◆ INSTRUCTION
Every line must be returned precisely as it is written.

-- BEGIN MATERIAL --

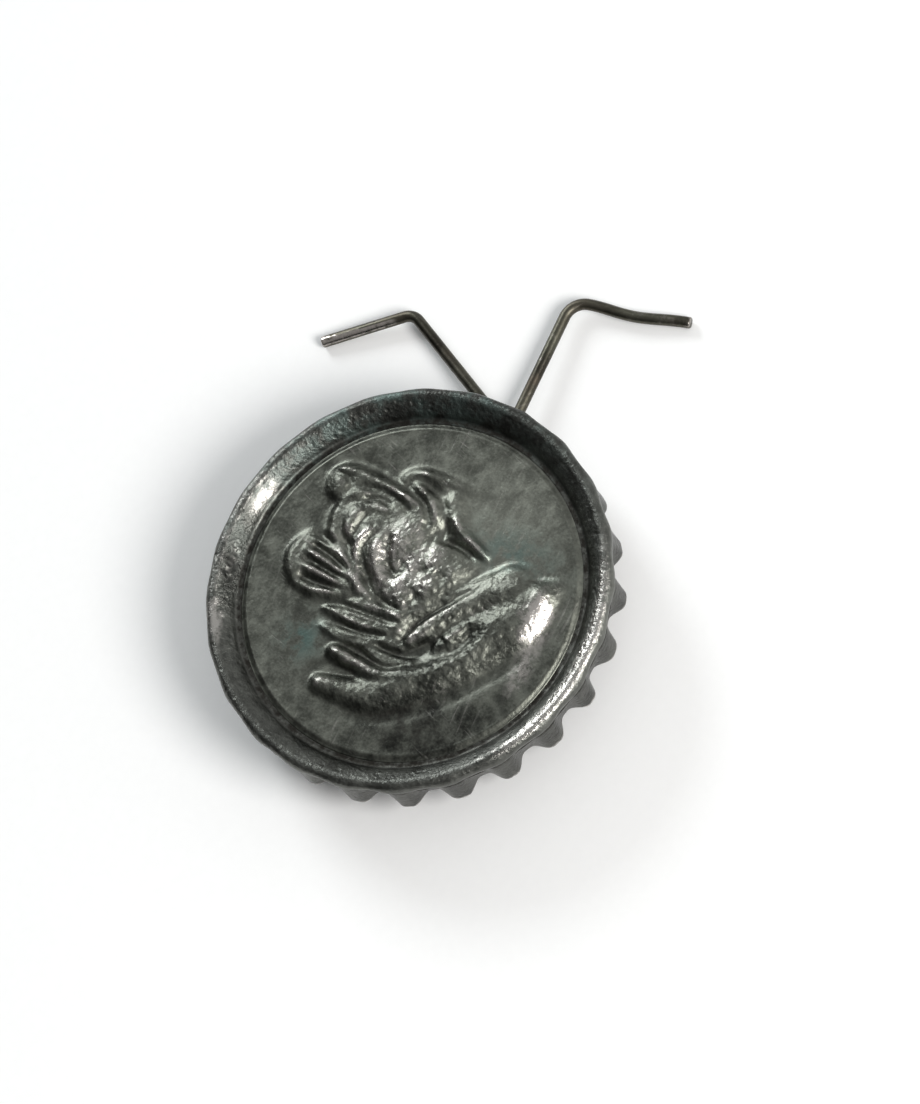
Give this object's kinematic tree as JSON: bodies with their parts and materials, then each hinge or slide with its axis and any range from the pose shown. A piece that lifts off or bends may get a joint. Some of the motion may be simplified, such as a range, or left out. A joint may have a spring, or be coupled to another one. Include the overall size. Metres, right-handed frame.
{
  "type": "cap badge",
  "caption": "Round fluted metal cap badge with a struck hand and posy on a sunken disc, two wire lugs behind, held on by a split pin with spread legs.",
  "frame": {"origin": "centre of the fluted skirt's lower edge, where the badge seats on the cap", "axes": "+Z out of the face, +X along the split pin towards its open ends, +Y up the relief picture"},
  "size_m": [0.0449, 0.0347, 0.0073],
  "materials": {
    "shell_metal": "dark oxidised, greenish grey patina, rubbed bright on the high places",
    "lug_wire": "dull dark",
    "solder": "dull grey soft solder",
    "pin_wire": "dark oxidised drawn wire"
  },
  "bodies": {
    "badge": {"face_shell": "shell_metal", "lug_west": "lug_wire", "lug_east": "lug_wire", "solder_west": "solder", "solder_east": "solder"},
    "pin": {"split_pin": "pin_wire"},
    "upper_leg": {"pin_leg_upper": "pin_wire"},
    "lower_leg": {"pin_leg_lower": "pin_wire"}
  },
  "joints": [
    {"name": "pin_slide", "type": "slide", "parent": "badge", "child": "pin", "axis": [1, 0, 0], "range_m": [-0.0035, 0.0008]},
    {"name": "upper_leg_bend", "type": "hinge", "parent": "pin", "child": "upper_leg", "pos_m": [0.01555, 0.00136, -0.00124], "axis": [0, 0, 1], "range_deg": [-60, 25]},
    {"name": "lower_leg_bend", "type": "hinge", "parent": "pin", "child": "lower_leg", "pos_m": [0.01555, 0.00044, -0.00124], "axis": [0, 0, 1], "range_deg": [-60, 0]}
  ]
}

-- END MATERIAL --

◆ FINAL ANSWER
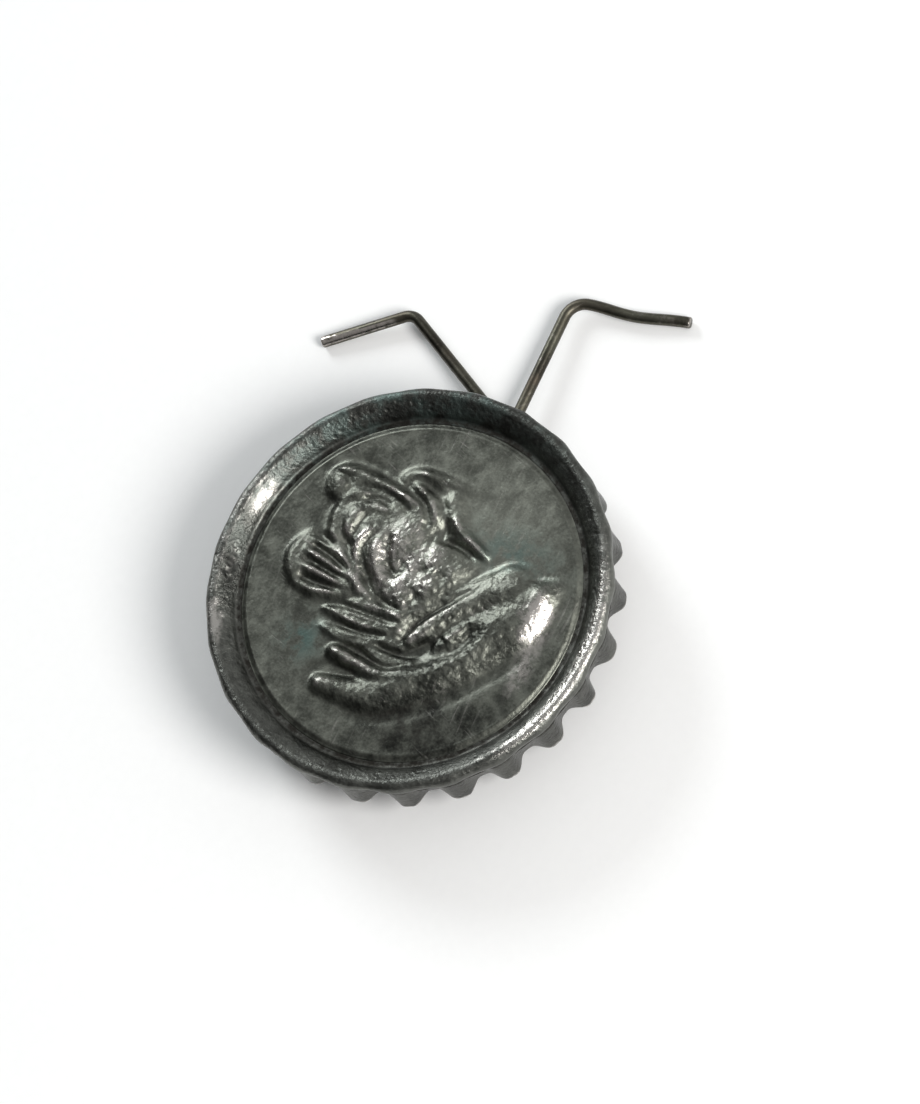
Give this object's kinematic tree as JSON: bodies with their parts and materials, then each hinge or slide with its axis and any range from the pose shown. A piece that lifts off or bends may get a joint. Some of the motion may be simplified, such as a range, or left out. A joint may have a spring, or be coupled to another one. Include the overall size. Metres, right-handed frame.
{
  "type": "cap badge",
  "caption": "Round fluted metal cap badge with a struck hand and posy on a sunken disc, two wire lugs behind, held on by a split pin with spread legs.",
  "frame": {"origin": "centre of the fluted skirt's lower edge, where the badge seats on the cap", "axes": "+Z out of the face, +X along the split pin towards its open ends, +Y up the relief picture"},
  "size_m": [0.0449, 0.0347, 0.0073],
  "materials": {
    "shell_metal": "dark oxidised, greenish grey patina, rubbed bright on the high places",
    "lug_wire": "dull dark",
    "solder": "dull grey soft solder",
    "pin_wire": "dark oxidised drawn wire"
  },
  "bodies": {
    "badge": {"face_shell": "shell_metal", "lug_west": "lug_wire", "lug_east": "lug_wire", "solder_west": "solder", "solder_east": "solder"},
    "pin": {"split_pin": "pin_wire"},
    "upper_leg": {"pin_leg_upper": "pin_wire"},
    "lower_leg": {"pin_leg_lower": "pin_wire"}
  },
  "joints": [
    {"name": "pin_slide", "type": "slide", "parent": "badge", "child": "pin", "axis": [1, 0, 0], "range_m": [-0.0035, 0.0008]},
    {"name": "upper_leg_bend", "type": "hinge", "parent": "pin", "child": "upper_leg", "pos_m": [0.01555, 0.00136, -0.00124], "axis": [0, 0, 1], "range_deg": [-60, 25]},
    {"name": "lower_leg_bend", "type": "hinge", "parent": "pin", "child": "lower_leg", "pos_m": [0.01555, 0.00044, -0.00124], "axis": [0, 0, 1], "range_deg": [-60, 0]}
  ]
}